How to check your deduplication potential

Filesystem deduplication can save up to 90% of disk space (see my three-part series on deduplication: Part 1, Part 2 and Part 3) but exact numbers depend on the type and structure of your files.

A de-dupe estimator

In practice it is sometimes useful to verify potential savings using your own data. I didn’t find an easy way to to this without actually deduplicating real data so I decided to write a little program which estimates the savings. It’s a little Python script (dedupe-estimate.py) and you can find it here.

How does it work?

The script goes recursively through a given directory and reads all files in 4 kB chunks. Why 4 kB? Because that is exactly the filesystem block size on a Netapp. A “fingerprint” (I used an MD5 checksum) is calculated for every block. The script keeps a list of all fingerprints already known - so it is easy to find duplicated pieces of data. Finally a ratio of unique to total blocks is calculated which tells us how much real data there is.

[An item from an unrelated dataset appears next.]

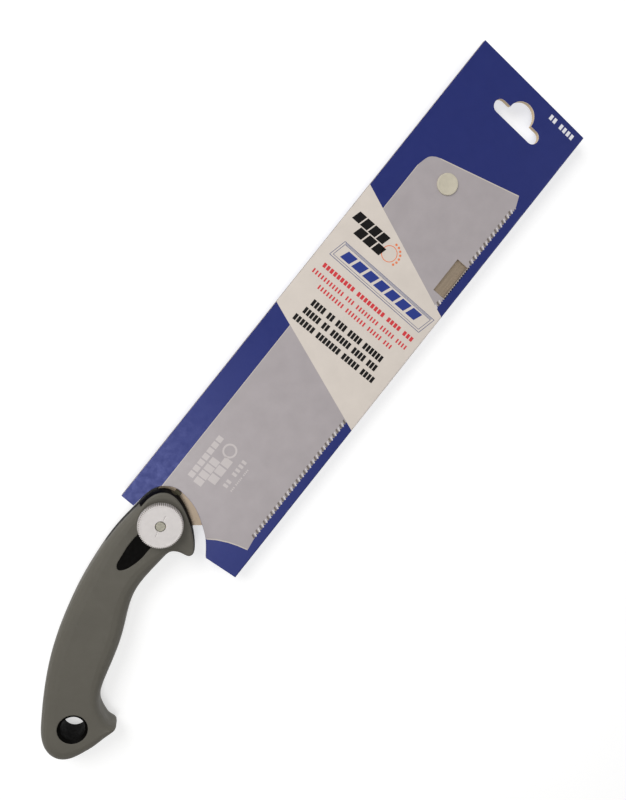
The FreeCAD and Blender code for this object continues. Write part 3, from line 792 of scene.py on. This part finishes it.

Of course the script gives only an estimate of potential savings as in reality keeping the fingerprint database and other internal metadata also needs some space.

Reality check

To find out how accurate the results are I created a new volume on a Netapp and copied some real data into it:

nas6070> df -i deduptest
Filesystem               iused      ifree  %iused  Mounted on
/vol/deduptest/          72768    1656638      4%  /vol/deduptest/        

nas6070> df -h deduptest
Filesystem               total       used      avail capacity  Mounted on
/vol/deduptest/           40GB       17GB       22GB      43%  /vol/deduptest/
You can see there are approximately 72000 files and directories using 17 GB. I then started dedupe-estimate.py on a client which mounted the test volume:
bash-3.2# time ./dedupe-estimate.py /tmp/dedup/
Checking directory: /tmp/dedup/
[... lots of output here ...]
Stats: # files: 66935, Used: 3545390 blocks, total 4496052 blocks, Ratio 78.8556271146%      

real 18m22.185s
user 4m34.638s
sys 2m54.753s
We can see the script recognized almost 67000 files (the rest were directories) and estimated a ratio of 79% - that means 79% of total data blocks were unique or other way round 21% are redundant and could be de-duplicated.
nas6070> sis on /vol/deduptest
SIS for "/vol/deduptest" is enabled.     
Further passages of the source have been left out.